**** Stored records
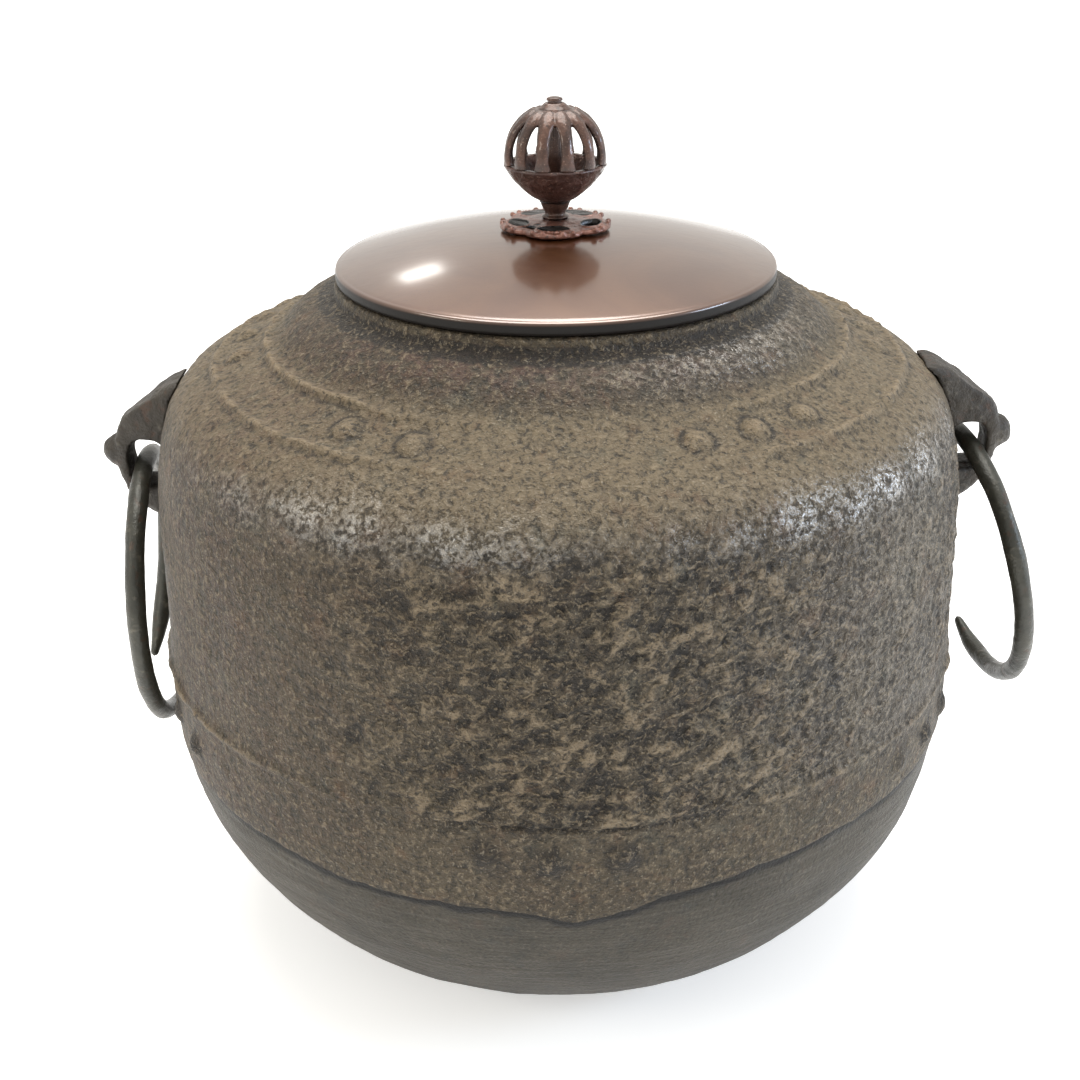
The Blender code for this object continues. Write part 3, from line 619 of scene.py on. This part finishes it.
********
**** Stored records
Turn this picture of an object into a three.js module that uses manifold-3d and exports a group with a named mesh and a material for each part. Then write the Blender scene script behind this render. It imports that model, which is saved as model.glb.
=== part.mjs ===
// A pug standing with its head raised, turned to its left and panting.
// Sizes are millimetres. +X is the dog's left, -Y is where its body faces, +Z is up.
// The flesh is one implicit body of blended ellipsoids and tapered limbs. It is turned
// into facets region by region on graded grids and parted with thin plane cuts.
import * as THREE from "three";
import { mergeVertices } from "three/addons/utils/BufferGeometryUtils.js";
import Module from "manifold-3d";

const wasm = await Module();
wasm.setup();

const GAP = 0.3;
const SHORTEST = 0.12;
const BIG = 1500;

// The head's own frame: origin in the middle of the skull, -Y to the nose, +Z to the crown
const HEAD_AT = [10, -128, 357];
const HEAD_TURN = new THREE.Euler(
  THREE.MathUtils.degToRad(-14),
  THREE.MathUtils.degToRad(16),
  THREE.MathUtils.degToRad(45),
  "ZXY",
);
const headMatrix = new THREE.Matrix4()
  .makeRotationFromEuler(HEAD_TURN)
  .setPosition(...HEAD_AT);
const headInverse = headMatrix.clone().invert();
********
**** Stored records
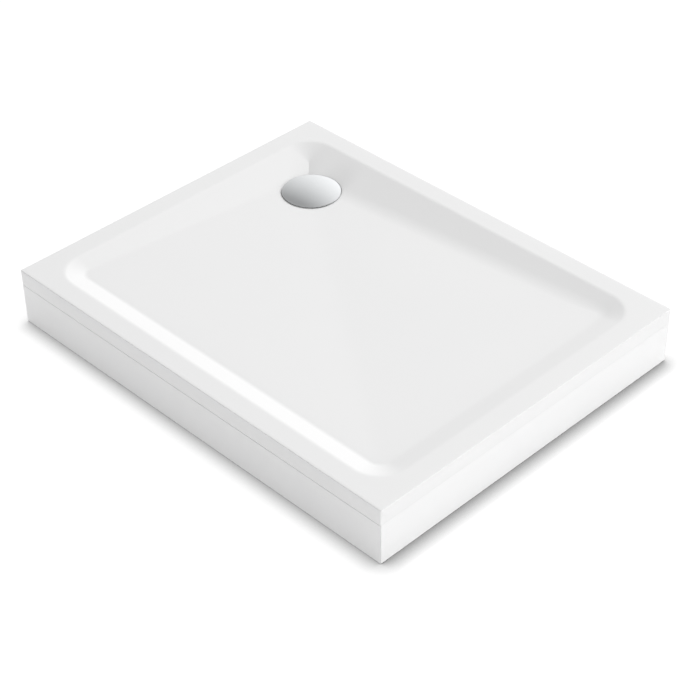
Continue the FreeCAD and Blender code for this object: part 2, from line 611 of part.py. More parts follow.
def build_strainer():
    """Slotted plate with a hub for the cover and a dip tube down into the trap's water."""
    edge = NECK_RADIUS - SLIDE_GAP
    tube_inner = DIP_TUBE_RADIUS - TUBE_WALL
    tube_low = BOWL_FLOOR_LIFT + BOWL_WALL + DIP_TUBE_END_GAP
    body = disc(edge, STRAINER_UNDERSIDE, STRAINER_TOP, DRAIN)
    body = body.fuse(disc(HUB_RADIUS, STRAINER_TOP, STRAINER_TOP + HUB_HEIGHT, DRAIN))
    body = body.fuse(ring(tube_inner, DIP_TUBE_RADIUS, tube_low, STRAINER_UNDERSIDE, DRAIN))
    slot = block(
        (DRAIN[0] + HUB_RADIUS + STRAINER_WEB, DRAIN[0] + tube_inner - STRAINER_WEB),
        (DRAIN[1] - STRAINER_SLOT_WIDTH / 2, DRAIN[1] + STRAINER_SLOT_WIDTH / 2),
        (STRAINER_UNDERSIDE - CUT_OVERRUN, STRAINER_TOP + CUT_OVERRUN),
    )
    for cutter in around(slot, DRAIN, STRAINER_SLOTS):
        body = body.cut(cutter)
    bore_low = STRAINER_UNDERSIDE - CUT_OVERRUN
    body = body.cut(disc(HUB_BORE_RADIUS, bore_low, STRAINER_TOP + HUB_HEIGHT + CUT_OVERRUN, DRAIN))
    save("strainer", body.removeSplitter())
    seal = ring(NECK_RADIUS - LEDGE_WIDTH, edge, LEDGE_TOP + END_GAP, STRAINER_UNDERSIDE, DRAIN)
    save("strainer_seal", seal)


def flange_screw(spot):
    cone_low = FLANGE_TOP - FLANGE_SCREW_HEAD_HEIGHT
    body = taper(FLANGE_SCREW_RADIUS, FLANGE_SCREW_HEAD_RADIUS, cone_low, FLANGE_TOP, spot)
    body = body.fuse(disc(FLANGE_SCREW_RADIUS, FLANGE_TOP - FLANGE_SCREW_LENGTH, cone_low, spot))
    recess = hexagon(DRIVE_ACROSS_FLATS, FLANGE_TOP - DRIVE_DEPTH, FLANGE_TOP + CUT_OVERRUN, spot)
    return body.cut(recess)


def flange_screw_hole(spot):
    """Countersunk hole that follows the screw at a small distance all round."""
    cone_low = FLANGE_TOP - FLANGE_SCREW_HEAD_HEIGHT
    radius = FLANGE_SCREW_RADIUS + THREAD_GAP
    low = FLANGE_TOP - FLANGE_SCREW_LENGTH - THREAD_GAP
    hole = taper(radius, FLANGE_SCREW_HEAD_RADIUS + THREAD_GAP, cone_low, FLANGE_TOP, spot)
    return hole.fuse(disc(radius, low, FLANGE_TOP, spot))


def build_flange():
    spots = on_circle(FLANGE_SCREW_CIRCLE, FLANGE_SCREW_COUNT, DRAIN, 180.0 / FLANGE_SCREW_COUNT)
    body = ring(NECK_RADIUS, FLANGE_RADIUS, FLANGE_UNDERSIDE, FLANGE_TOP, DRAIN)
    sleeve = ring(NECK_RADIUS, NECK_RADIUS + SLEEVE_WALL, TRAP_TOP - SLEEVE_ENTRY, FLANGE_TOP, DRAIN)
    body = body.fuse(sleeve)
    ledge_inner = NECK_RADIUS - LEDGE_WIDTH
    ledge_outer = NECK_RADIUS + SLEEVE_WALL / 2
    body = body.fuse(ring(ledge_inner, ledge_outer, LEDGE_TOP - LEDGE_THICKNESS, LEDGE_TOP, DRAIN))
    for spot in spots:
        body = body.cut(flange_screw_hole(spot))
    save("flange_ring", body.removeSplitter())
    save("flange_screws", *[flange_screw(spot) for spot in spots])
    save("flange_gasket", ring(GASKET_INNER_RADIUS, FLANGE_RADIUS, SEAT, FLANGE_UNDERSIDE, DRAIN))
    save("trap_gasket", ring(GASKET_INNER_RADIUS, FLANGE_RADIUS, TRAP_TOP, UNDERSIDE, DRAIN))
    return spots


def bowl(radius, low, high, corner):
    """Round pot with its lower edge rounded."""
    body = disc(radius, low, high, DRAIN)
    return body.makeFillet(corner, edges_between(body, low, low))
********
Give again the lines from the one with "Continue the FreeCAD" to the one with "return body.cut(recess)", both lines included, exactly and with no other line.

§ **Response for this exercise**:
Continue the FreeCAD and Blender code for this object: part 2, from line 611 of part.py. More parts follow.
def build_strainer():
    """Slotted plate with a hub for the cover and a dip tube down into the trap's water."""
    edge = NECK_RADIUS - SLIDE_GAP
    tube_inner = DIP_TUBE_RADIUS - TUBE_WALL
    tube_low = BOWL_FLOOR_LIFT + BOWL_WALL + DIP_TUBE_END_GAP
    body = disc(edge, STRAINER_UNDERSIDE, STRAINER_TOP, DRAIN)
    body = body.fuse(disc(HUB_RADIUS, STRAINER_TOP, STRAINER_TOP + HUB_HEIGHT, DRAIN))
    body = body.fuse(ring(tube_inner, DIP_TUBE_RADIUS, tube_low, STRAINER_UNDERSIDE, DRAIN))
    slot = block(
        (DRAIN[0] + HUB_RADIUS + STRAINER_WEB, DRAIN[0] + tube_inner - STRAINER_WEB),
        (DRAIN[1] - STRAINER_SLOT_WIDTH / 2, DRAIN[1] + STRAINER_SLOT_WIDTH / 2),
        (STRAINER_UNDERSIDE - CUT_OVERRUN, STRAINER_TOP + CUT_OVERRUN),
    )
    for cutter in around(slot, DRAIN, STRAINER_SLOTS):
        body = body.cut(cutter)
    bore_low = STRAINER_UNDERSIDE - CUT_OVERRUN
    body = body.cut(disc(HUB_BORE_RADIUS, bore_low, STRAINER_TOP + HUB_HEIGHT + CUT_OVERRUN, DRAIN))
    save("strainer", body.removeSplitter())
    seal = ring(NECK_RADIUS - LEDGE_WIDTH, edge, LEDGE_TOP + END_GAP, STRAINER_UNDERSIDE, DRAIN)
    save("strainer_seal", seal)


def flange_screw(spot):
    cone_low = FLANGE_TOP - FLANGE_SCREW_HEAD_HEIGHT
    body = taper(FLANGE_SCREW_RADIUS, FLANGE_SCREW_HEAD_RADIUS, cone_low, FLANGE_TOP, spot)
    body = body.fuse(disc(FLANGE_SCREW_RADIUS, FLANGE_TOP - FLANGE_SCREW_LENGTH, cone_low, spot))
    recess = hexagon(DRIVE_ACROSS_FLATS, FLANGE_TOP - DRIVE_DEPTH, FLANGE_TOP + CUT_OVERRUN, spot)
    return body.cut(recess)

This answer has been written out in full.